The series takes place in Fumizaki Academy – a school with the most extreme streaming system ever imagined. After undergoing a placement exam at the beginning of term, students are assigned classes based on their grades; the most intelligent end up in Class A with state of the art equipment and ultimate luxury, while each following rank’s facilities decrease in quality. Finally, the academy’s ‘dregs’ are unceremoniously dumped into Class F’s draughty classroom with its ripped cushions on the floor and collapsing tables. Baka Test follows the misadventures of Class F’s twenty-four carat idiot, Akihisa Yoshii, and his equally dense friends. Despite their ‘limited’ aptitude, Yoshii and his comrades haven’t lost hope and instead aim to improve their dire situation by challenging each class to an ‘Exam Summoning Battle’ (or ESB for short) and prove that grades aren’t everything.
I’ll get right to the point: the plot is stupid, the ESB is stupid, in fact the whole damn series is stupid; but somehow it works.
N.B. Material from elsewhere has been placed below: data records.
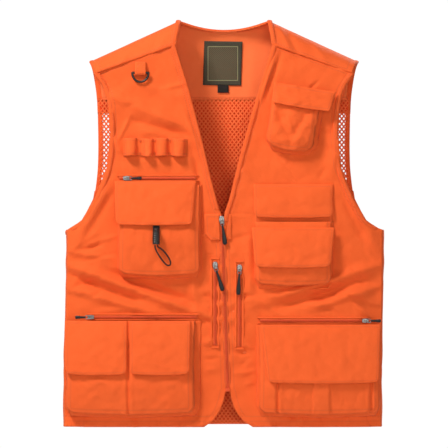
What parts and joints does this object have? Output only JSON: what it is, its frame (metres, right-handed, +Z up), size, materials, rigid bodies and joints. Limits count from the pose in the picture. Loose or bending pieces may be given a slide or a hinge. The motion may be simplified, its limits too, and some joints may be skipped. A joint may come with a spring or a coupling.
{
  "type": "blaze orange utility vest",
  "caption": "Sleeveless blaze orange field vest with a zipped front, flap pockets, zip pockets, pen loops, a D-ring and a mesh lining.",
  "frame": {"origin": "centre of the inside of the back neck edge, where a peg or hanger holds the vest", "axes": "+Z up, the front faces -Y, +X is the wearer's left"},
  "size_m": [0.546, 0.1165, 0.6905],
  "materials": {
    "orange_shell": "matte",
    "orange_binding": "matte",
    "orange_mesh": "matte",
    "zip_tape": "matte",
    "steel": "satin",
    "black_grip": "matte",
    "black_plastic": "satin",
    "black_webbing": "matte",
    "black_cord": "matte",
    "label_cloth": "matte"
  },
  "bodies": {
    "vest_body": {"back_panel": "orange_shell", "back_yoke": "orange_shell", "back_yoke_lining": "orange_shell", "right_front_panel": "orange_shell", "left_front_panel": "orange_shell", "right_front_yoke": "orange_shell", "left_front_yoke": "orange_shell", "right_side_panel": "orange_shell", "left_side_panel": "orange_shell", "right_chest_pocket": "orange_shell", "small_pocket": "orange_shell", "mid_pocket": "orange_shell", "right_lower_pocket": "orange_shell", "left_lower_pocket": "orange_shell", "utility_loops": "orange_shell", "d_ring_tab": "orange_shell", "right_armhole_binding": "orange_binding", "left_armhole_binding": "orange_binding", "neck_binding": "orange_binding", "back_mesh_lining": "orange_mesh", "right_chest_zip": "zip_tape", "right_lower_zip": "zip_tape", "left_lower_zip": "zip_tape", "cord_lock_barrel": "black_plastic", "cord_lock_tab": "black_webbing", "cord_loop": "black_cord", "label_patch": "label_cloth"},
    "right_placket": {"right_placket": "orange_shell", "main_zip_right": "zip_tape", "zip_tab": "orange_shell", "right_vertical_zip": "zip_tape"},
    "left_placket": {"left_placket": "orange_shell", "main_zip_left": "zip_tape", "zip_tab_base": "orange_shell", "left_vertical_zip": "zip_tape"},
    "main_slider": {"main_zip_slider": "steel"},
    "main_pull": {"main_zip_pull": "black_grip"},
    "right_vertical_slider": {"right_vertical_slider": "steel"},
    "right_vertical_pull": {"right_vertical_pull": "black_grip"},
    "left_vertical_slider": {"left_vertical_slider": "steel"},
    "left_vertical_pull": {"left_vertical_pull": "black_grip"},
    "right_chest_slider": {"right_chest_slider": "steel"},
    "right_chest_pull": {"right_chest_pull": "black_grip"},
    "right_lower_slider": {"right_lower_slider": "steel"},
    "right_lower_pull": {"right_lower_pull": "black_grip"},
    "left_lower_slider": {"left_lower_slider": "steel"},
    "left_lower_pull": {"left_lower_pull": "black_grip"},
    "right_chest_flap": {"right_chest_flap": "orange_shell"},
    "small_pocket_flap": {"small_pocket_flap": "orange_shell"},
    "mid_pocket_upper_flap": {"mid_pocket_upper_flap": "orange_shell"},
    "mid_pocket_lower_flap": {"mid_pocket_lower_flap": "orange_shell"},
    "right_lower_flap_a": {"right_lower_flap_a": "orange_shell"},
    "right_lower_flap_b": {"right_lower_flap_b": "orange_shell"},
    "left_lower_flap": {"left_lower_flap": "orange_shell"},
    "d_ring": {"d_ring": "black_plastic"},
    "cord_lock_plunger": {"cord_lock_plunger": "black_plastic"}
  },
  "joints": [
    {"name": "right_front_opening", "type": "hinge", "parent": "vest_body", "child": "right_placket", "pos_m": [-0.034, -0.0625, -0.481], "axis": [0, 0, -1], "range_deg": [0, 70]},
    {"name": "left_front_opening", "type": "hinge", "parent": "vest_body", "child": "left_placket", "pos_m": [0.042, -0.0625, -0.481], "axis": [0, 0, 1], "range_deg": [0, 70]},
    {"name": "main_slider_travel", "type": "slide", "parent": "right_placket", "child": "main_slider", "axis": [0.0359, 0, -0.9994], "range_m": [0, 0.275]},
    {"name": "main_pull_swing", "type": "hinge", "parent": "main_slider", "child": "main_pull", "pos_m": [-0.00379, -0.0671, -0.3276], "axis": [-1, 0, 0], "range_deg": [0, 170]},
    {"name": "right_vertical_slider_travel", "type": "slide", "parent": "right_placket", "child": "right_vertical_slider", "axis": [0, 0, -1], "range_m": [0, 0.118]},
    {"name": "right_vertical_pull_swing", "type": "hinge", "parent": "right_vertical_slider", "child": "right_vertical_pull", "pos_m": [-0.015, -0.0683, -0.4056], "axis": [-1, 0, 0], "range_deg": [0, 160]},
    {"name": "left_vertical_slider_travel", "type": "slide", "parent": "left_placket", "child": "left_vertical_slider", "axis": [0, 0, -1], "range_m": [0, 0.115]},
    {"name": "left_vertical_pull_swing", "type": "hinge", "parent": "left_vertical_slider", "child": "left_vertical_pull", "pos_m": [0.0265, -0.0683, -0.4106], "axis": [-1, 0, 0], "range_deg": [0, 160]},
    {"name": "right_chest_slider_travel", "type": "slide", "parent": "vest_body", "child": "right_chest_slider", "axis": [1, 0, 0], "range_m": [0, 0.108]},
    {"name": "right_chest_pull_swing", "type": "hinge", "parent": "right_chest_slider", "child": "right_chest_pull", "pos_m": [-0.1655, -0.07135, -0.2565], "axis": [0, 0, -1], "range_deg": [0, 170]},
    {"name": "right_lower_slider_travel", "type": "slide", "parent": "vest_body", "child": "right_lower_slider", "axis": [1, 0, 0], "range_m": [0, 0.142]},
    {"name": "right_lower_pull_swing", "type": "hinge", "parent": "right_lower_slider", "child": "right_lower_pull", "pos_m": [-0.2265, -0.07135, -0.4925], "axis": [0, 0, 1], "range_deg": [0, 170]},
    {"name": "left_lower_slider_travel", "type": "slide", "parent": "vest_body", "child": "left_lower_slider", "axis": [-1, 0, 0], "range_m": [0, 0.145]},
    {"name": "left_lower_pull_swing", "type": "hinge", "parent": "left_lower_slider", "child": "left_lower_pull", "pos_m": [0.2405, -0.07135, -0.4985], "axis": [0, 0, -1], "range_deg": [0, 170]},
    {"name": "right_chest_flap_lift", "type": "hinge", "parent": "vest_body", "child": "right_chest_flap", "pos_m": [0, -0.07505, -0.2625], "axis": [-1, 0, 0], "range_deg": [0, 140]},
    {"name": "small_pocket_flap_lift", "type": "hinge", "parent": "vest_body", "child": "small_pocket_flap", "pos_m": [0.08328, -0.07505, -0.09498], "axis": [-0.9871, 0, 0.1599], "range_deg": [0, 140]},
    {"name": "mid_pocket_upper_flap_lift", "type": "hinge", "parent": "vest_body", "child": "mid_pocket_upper_flap", "pos_m": [0, -0.06885, -0.2675], "axis": [-1, 0, 0], "range_deg": [0, 140]},
    {"name": "mid_pocket_lower_flap_lift", "type": "hinge", "parent": "vest_body", "child": "mid_pocket_lower_flap", "pos_m": [0, -0.07725, -0.341], "axis": [-1, 0, 0], "range_deg": [0, 140]},
    {"name": "right_lower_flap_a_lift", "type": "hinge", "parent": "vest_body", "child": "right_lower_flap_a", "pos_m": [0, -0.07505, -0.4995], "axis": [-1, 0, 0], "range_deg": [0, 140]},
    {"name": "right_lower_flap_b_lift", "type": "hinge", "parent": "vest_body", "child": "right_lower_flap_b", "pos_m": [0, -0.07505, -0.4995], "axis": [-1, 0, 0], "range_deg": [0, 140]},
    {"name": "left_lower_flap_lift", "type": "hinge", "parent": "vest_body", "child": "left_lower_flap", "pos_m": [0, -0.07505, -0.5055], "axis": [-1, 0, 0], "range_deg": [0, 140]},
    {"name": "d_ring_swing", "type": "hinge", "parent": "vest_body", "child": "d_ring", "pos_m": [-0.142, -0.0687, -0.0775], "axis": [-1, 0, 0], "range_deg": [0, 115]},
    {"name": "cord_lock_press", "type": "slide", "parent": "vest_body", "child": "cord_lock_plunger", "axis": [0, 0, -1], "range_m": [0, 0.0035], "stiffness_N_per_m": 300}
  ]
}
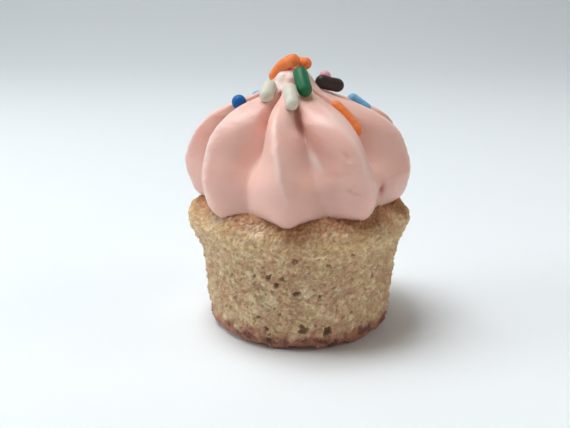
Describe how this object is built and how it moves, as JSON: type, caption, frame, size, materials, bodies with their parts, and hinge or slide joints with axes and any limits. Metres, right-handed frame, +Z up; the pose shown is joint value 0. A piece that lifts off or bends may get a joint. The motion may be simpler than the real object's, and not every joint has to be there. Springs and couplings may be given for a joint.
{
  "type": "frosted cupcake without a paper case",
  "caption": "Bite-size cupcake: a flared cake baked without a paper case, under a piped star swirl of pink frosting with scattered sugar sprinkles.",
  "frame": {"origin": "centre of the flat bottom, on the surface the cupcake stands on", "axes": "+Z up through the peak of the frosting, -Y towards the front, +X to the right of the front"},
  "size_m": [0.0434, 0.043, 0.05],
  "materials": {
    "cake": "open golden vanilla crumb on the wall, browner and slightly sugary on the domed crust, dark brown round the bottom edge; fully matte apart from small sugar glints",
    "frosting": "pale pink buttercream, smooth with fine drag lines and a few small pits, soft satin sheen, light passes a little way into it",
    "sprinkles": "waxy sugar rods with rounded ends in orange, white, green, blue, pink and dark brown, satin with soft highlights"
  },
  "bodies": {
    "root": {"cake": "cake", "frosting": "frosting"}
  },
  "joints": []
}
The whole concept of students summoning sprites – whose strength is based on the user’s most recent test scores – within a virtual reality cube that then proceed to fight each other in a battle for intellectual supremacy sounds pretty lame. Luckily, what saves this anime from slipping into a pit of mediocre gunk is its humour. Baka Test has an extroverted style, employing all manner of comedy techniques from the odd ecchi giggle complete with gushing nosebleeds and jiggling jugs to random violence filled with a whole menagerie of back-breaking wrestling moves. Sure, there are plenty of recurring jokes, such as the intense fear of supplementary lessons, Shoko’s sadistic possessiveness of Yuji, and Akihisa’s habit of getting physically injured in all of his endeavours, but the show doesn’t overuse these to the point of them becoming stale. Instead, these staples of the Baka Test diet appear at just the right moment to illicit a hearty belly laugh and are much like finding another roast potato hidden underneath a pile of sprouts.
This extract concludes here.